= Work instructions =
Count how many lines mention the word "three". Write that number alone.

═════ Entries supplied ═════

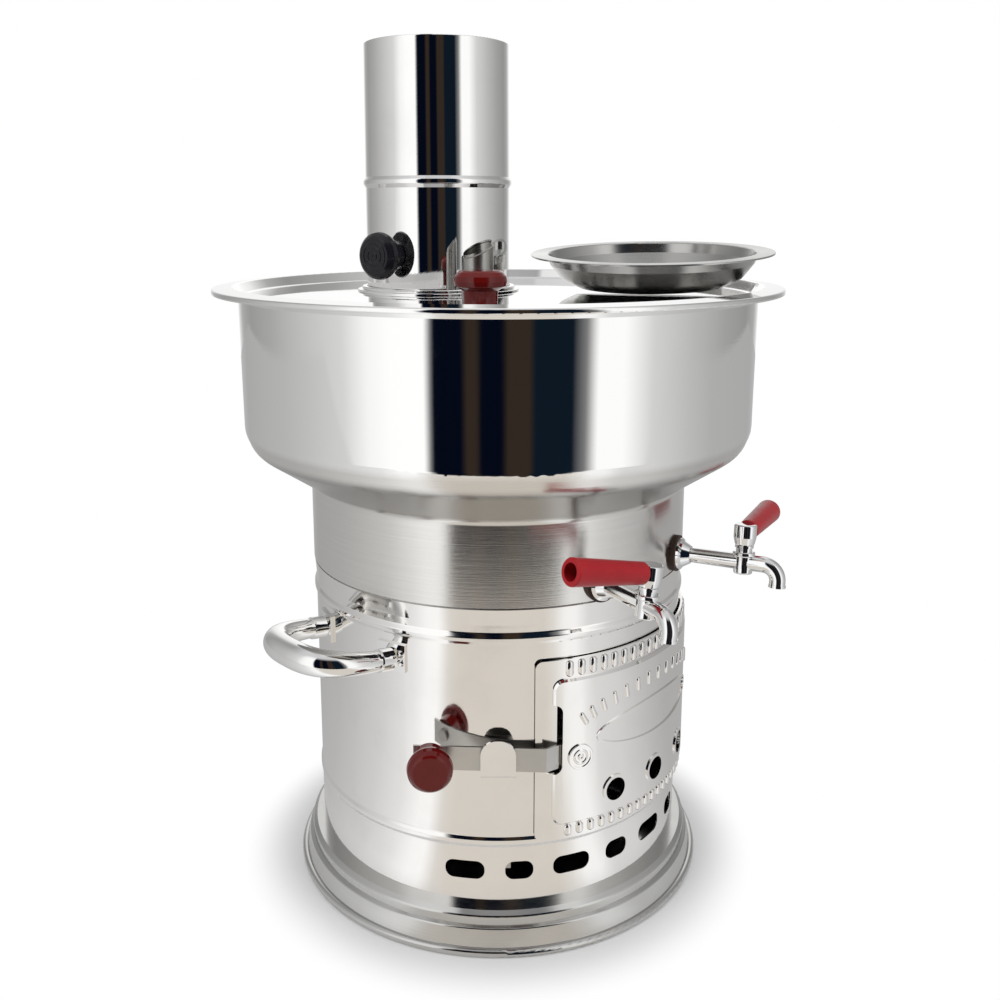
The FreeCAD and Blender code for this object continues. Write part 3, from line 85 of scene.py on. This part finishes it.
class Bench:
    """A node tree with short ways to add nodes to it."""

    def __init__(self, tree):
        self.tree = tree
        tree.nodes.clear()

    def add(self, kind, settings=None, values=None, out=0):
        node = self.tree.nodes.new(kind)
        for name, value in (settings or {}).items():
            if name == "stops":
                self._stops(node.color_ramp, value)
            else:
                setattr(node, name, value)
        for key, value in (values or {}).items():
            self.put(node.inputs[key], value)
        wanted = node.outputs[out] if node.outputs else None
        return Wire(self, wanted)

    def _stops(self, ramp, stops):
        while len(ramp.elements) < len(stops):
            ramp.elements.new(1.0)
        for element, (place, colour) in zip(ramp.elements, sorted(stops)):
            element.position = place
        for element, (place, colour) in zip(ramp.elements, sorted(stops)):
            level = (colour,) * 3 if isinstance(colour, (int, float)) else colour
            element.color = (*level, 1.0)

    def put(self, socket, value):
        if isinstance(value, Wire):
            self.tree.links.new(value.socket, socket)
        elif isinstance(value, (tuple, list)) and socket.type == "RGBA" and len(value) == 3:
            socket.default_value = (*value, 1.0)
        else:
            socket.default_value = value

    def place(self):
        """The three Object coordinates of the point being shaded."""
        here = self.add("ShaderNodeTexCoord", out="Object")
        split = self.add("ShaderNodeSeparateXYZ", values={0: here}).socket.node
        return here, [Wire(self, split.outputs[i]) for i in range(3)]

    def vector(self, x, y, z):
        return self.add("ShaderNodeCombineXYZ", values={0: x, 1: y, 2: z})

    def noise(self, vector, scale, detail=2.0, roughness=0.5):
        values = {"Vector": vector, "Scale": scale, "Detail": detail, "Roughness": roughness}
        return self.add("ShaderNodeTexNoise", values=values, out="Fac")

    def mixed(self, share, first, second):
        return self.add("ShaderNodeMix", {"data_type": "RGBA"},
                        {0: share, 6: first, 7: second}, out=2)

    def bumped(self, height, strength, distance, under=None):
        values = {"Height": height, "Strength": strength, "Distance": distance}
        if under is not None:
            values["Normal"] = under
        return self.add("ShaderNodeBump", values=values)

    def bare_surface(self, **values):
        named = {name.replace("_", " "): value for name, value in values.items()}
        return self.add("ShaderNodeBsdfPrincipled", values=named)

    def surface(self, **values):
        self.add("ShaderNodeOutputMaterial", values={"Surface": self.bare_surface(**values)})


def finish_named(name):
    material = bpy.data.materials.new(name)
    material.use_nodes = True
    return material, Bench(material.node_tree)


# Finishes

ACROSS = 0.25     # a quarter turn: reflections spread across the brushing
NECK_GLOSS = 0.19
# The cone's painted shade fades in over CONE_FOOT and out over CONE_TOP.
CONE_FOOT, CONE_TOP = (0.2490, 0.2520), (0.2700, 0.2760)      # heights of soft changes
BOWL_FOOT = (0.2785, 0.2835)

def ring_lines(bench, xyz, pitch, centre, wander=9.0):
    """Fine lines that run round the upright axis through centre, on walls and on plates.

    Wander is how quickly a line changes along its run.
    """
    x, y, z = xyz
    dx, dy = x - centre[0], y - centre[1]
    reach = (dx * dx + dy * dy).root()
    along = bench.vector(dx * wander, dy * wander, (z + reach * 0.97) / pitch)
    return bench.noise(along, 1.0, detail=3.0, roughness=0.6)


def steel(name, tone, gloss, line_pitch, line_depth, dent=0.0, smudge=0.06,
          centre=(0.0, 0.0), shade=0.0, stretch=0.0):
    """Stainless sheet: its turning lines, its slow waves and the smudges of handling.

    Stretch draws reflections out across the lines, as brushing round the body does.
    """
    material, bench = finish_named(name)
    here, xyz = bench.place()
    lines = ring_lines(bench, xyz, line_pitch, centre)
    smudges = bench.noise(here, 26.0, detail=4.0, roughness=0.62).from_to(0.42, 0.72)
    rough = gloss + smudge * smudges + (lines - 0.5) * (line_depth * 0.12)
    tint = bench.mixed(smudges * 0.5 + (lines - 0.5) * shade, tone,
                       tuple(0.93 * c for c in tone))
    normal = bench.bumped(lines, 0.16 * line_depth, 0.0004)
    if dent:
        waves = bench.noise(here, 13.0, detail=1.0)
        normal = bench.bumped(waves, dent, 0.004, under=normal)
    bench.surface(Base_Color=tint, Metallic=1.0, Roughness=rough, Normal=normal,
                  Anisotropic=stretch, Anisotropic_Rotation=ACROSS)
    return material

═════
═════ Entries supplied ═════

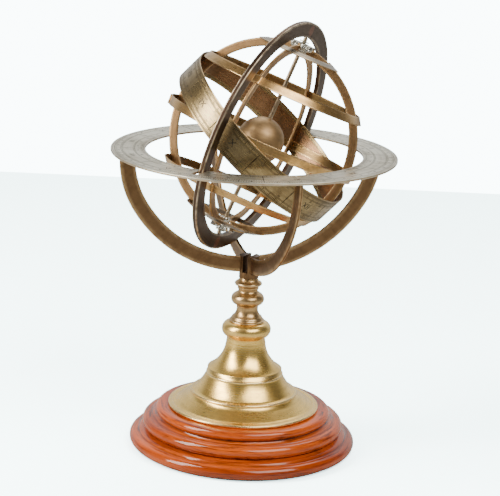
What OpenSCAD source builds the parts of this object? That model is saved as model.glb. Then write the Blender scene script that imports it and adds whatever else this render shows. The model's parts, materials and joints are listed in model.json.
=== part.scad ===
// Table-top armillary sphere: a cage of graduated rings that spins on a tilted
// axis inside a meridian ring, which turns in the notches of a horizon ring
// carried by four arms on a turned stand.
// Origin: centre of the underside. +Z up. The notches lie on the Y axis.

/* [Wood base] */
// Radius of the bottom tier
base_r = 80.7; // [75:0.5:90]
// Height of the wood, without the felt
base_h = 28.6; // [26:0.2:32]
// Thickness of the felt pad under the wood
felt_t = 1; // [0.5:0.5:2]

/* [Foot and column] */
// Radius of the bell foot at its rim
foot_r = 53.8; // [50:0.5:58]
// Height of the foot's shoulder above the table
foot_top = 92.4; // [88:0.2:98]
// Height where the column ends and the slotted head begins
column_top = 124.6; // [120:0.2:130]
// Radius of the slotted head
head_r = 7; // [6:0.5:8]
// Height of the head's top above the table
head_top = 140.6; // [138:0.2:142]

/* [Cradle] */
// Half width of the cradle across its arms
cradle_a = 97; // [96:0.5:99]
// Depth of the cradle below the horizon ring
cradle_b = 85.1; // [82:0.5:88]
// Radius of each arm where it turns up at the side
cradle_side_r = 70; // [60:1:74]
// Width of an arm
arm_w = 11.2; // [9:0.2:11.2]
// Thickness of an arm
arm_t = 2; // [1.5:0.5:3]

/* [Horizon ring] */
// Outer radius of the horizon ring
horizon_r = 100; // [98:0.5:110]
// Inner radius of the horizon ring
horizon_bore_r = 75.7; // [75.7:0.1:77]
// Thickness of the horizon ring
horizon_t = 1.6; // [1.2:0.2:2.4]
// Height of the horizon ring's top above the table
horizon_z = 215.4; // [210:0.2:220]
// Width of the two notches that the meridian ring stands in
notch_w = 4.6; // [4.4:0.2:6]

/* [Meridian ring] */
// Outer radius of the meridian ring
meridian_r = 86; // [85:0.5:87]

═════
═════ Entries supplied ═════

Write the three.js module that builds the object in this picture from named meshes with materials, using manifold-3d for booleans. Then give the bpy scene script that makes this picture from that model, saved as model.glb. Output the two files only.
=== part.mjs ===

═════

= Final result =
2